Die Gestalt des Jesus ist eingebettet in mehrere „Narrative“, von denen einzig das Christentum die Ostererzählung als Passionsgeschichte zur unbezweifelbaren Heilsbotschaft erhoben hat. Aber auch im engeren Bereich der christlichen Erzähltradition werden zunehmend Fragen aufgeworfen, die bislang bloß in den gelehrten Journalen diskutiert wurden. Ich erinnere mich an ein Gespräch, das der Theologe und Religions­publizist Adolf Holl – er verstarb 2020 – mit mir führte. Damals war im Insel-Verlag gerade ein Texte-Kompendium erschienen, übersetzt und kommentiert vom Neutestamentler Klaus Berger und der Übersetzungswissenschaftlerin Christiane Nord: „Das Neue Testament und frühchristliche Schriften“.
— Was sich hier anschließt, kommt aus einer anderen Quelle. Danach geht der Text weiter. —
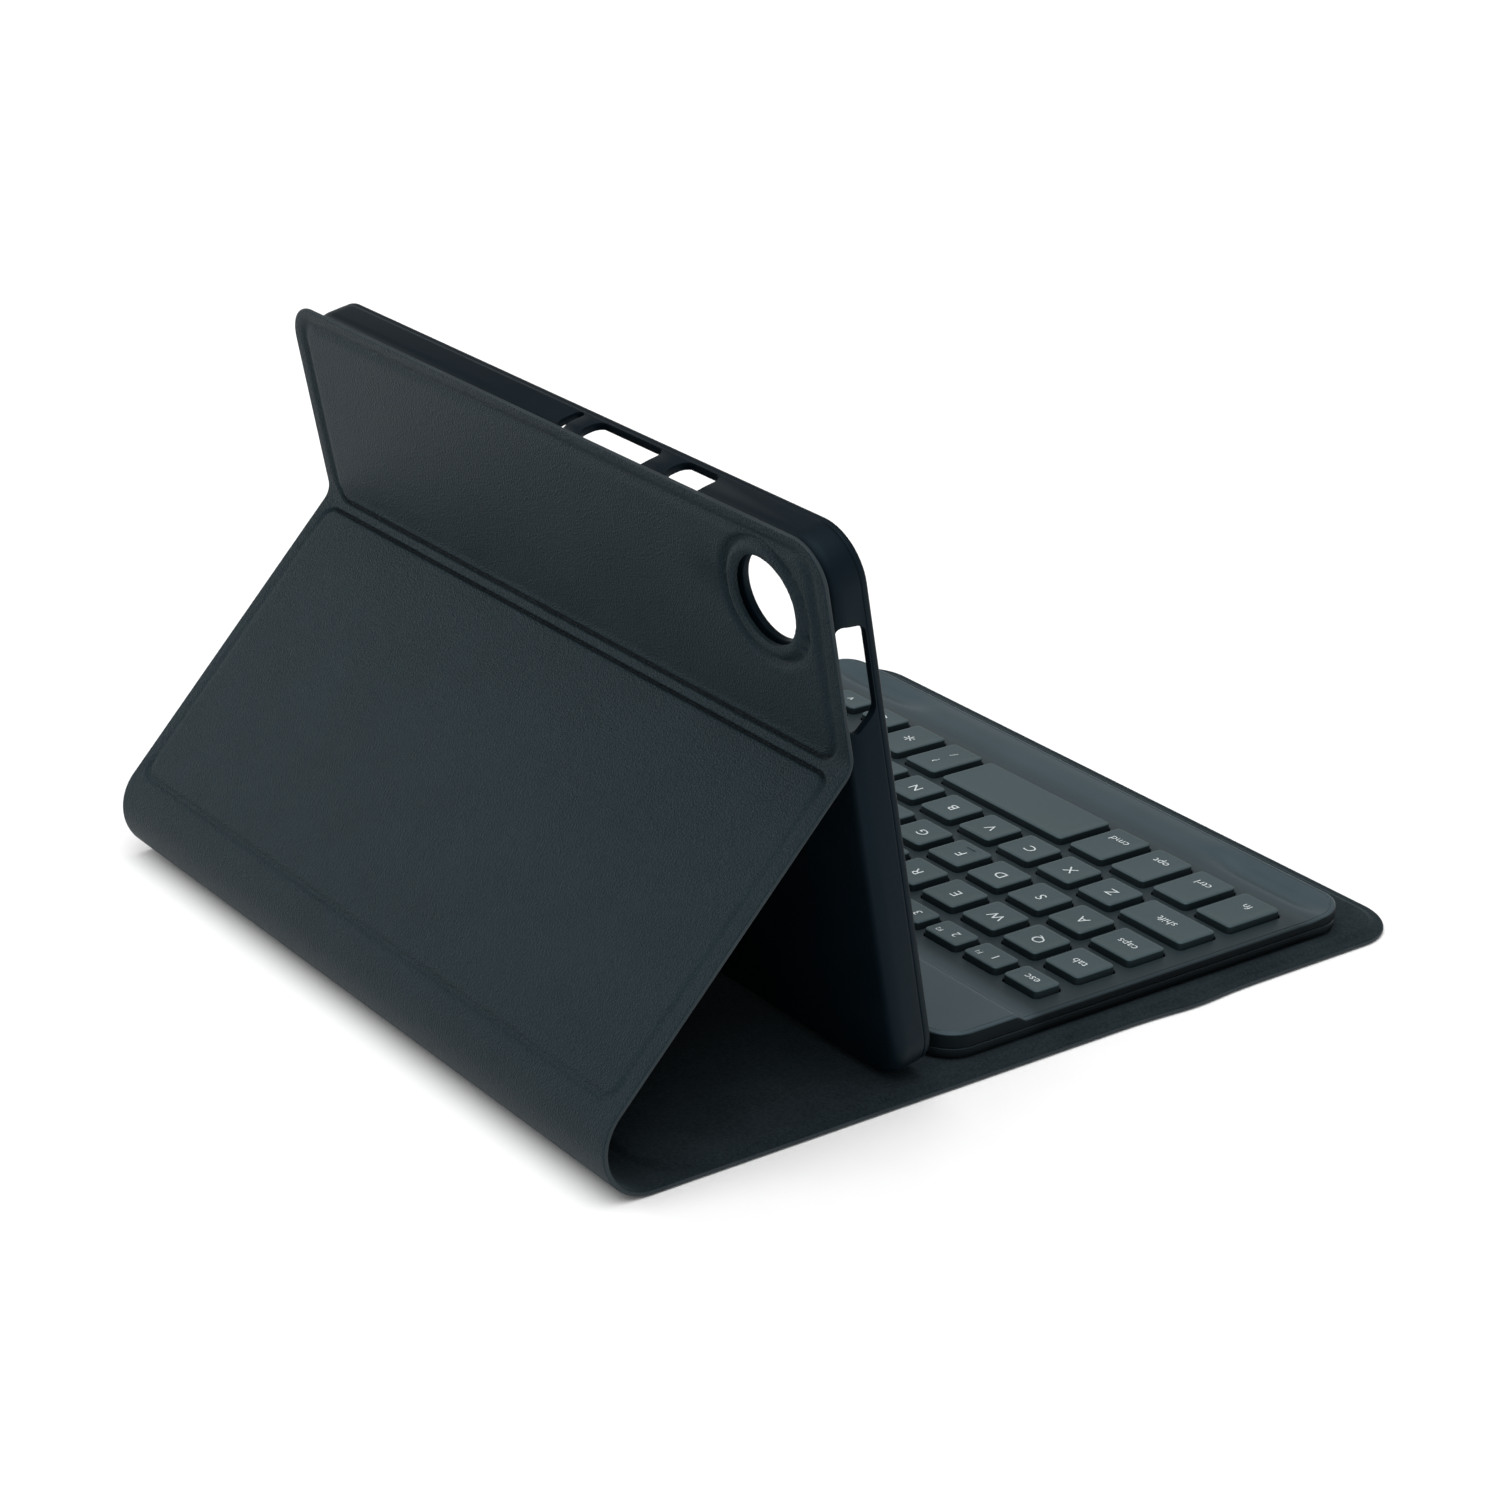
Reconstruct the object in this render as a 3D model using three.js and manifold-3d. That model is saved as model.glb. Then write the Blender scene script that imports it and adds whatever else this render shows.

Holl faszinierte die Koptische Petrus-Apokalypse

Man schrieb das Jahr 1999. Nun konnte der interessierte Laie endlich die noch erhaltenen Schriften des frühen Christentums, jene des Kanons und die Apokryphen, in ihrer Gesamtheit nachlesen, zeitlich geordnet, darunter die Papyrusfunde, die 1945 bei Nag Hammadi in Oberägypten aufgetaucht waren. Holl faszinierte besonders die sogenannte Koptische Petrus-Apokalypse, deren Entstehungszeitpunkt spekulativ bleibt; der unbekannte Verfasser hat sie dem Apostel Petrus zugeschrieben, um seinen eigenen Worten Autorität zu verleihen. Im Zentrum steht kein leidender, sondern ein lachender Jesus – kein „Lamm Gottes“, das nur durch seinen Tod die Menschheit vom Bann der Erbsünde befreien kann.